Class 1 / 2 / 3 are the most consequential. Class 5 (adjacent to acid sulfate land) may still trigger requirements.

Step 3: identify the trigger depth

Class 1 typically triggers above 1m. Class 2 typically triggers above 1m. Class 3 typically triggers above 3m. Confirm the specific trigger depth from the local DCP.

Step 4: compare to your plans

If your planned works (pool, basement, foundations) reach the trigger depth, acid sulfate requirements will apply.

Step 5: budget accordingly

Add an acid sulfate budget line item to your project budget:

  • Soil sampling: $2,000-5,000
  • ASSMP preparation: $5,000-15,000
  • Treatment: based on volume estimate
  • Contingency: 30-50% of initial estimate

When acid sulfate becomes a deal-breaker

Three scenarios:

Scenario 1: Class 1 with planned basement

Class 1 acid sulfate with a planned basement excavation can produce $100,000+ in acid sulfate cost on top of standard construction. For many buyers, this changes the viability of the project.

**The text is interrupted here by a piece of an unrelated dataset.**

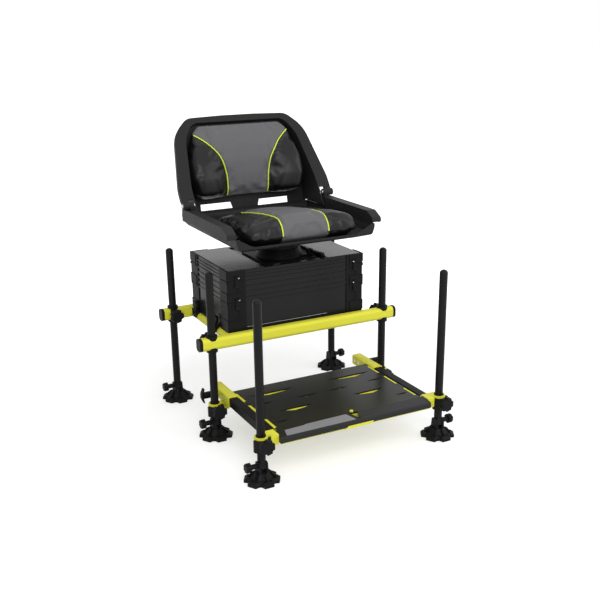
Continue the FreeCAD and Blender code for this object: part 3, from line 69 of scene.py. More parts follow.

Scenario 2: Class 1 / 2 with planned in-ground pool

The acid sulfate cost for pool excavation may exceed the pool installation cost. Some lots become impractical for in-ground pool installation.

Scenario 3: Cumulative coastal hazards

When acid sulfate combines with flood, coastal hazard, and acid sulfate, the cumulative engineering and approval cost may exceed the construction cost saving from buying a coastal lot.

Acid sulfate soils are a quintessential "hidden cost" that catches unprepared buyers. The 15-20 minutes to check the mapping pre-exchange is the most cost-effective due diligence step for any coastal or lowland purchase. The 30-40% of NSW coastal lots that sit in acid sulfate mapping are not all problematic, but the buyers who don't check find out later, usually mid-construction, at substantially higher cost than the buyers who checked first.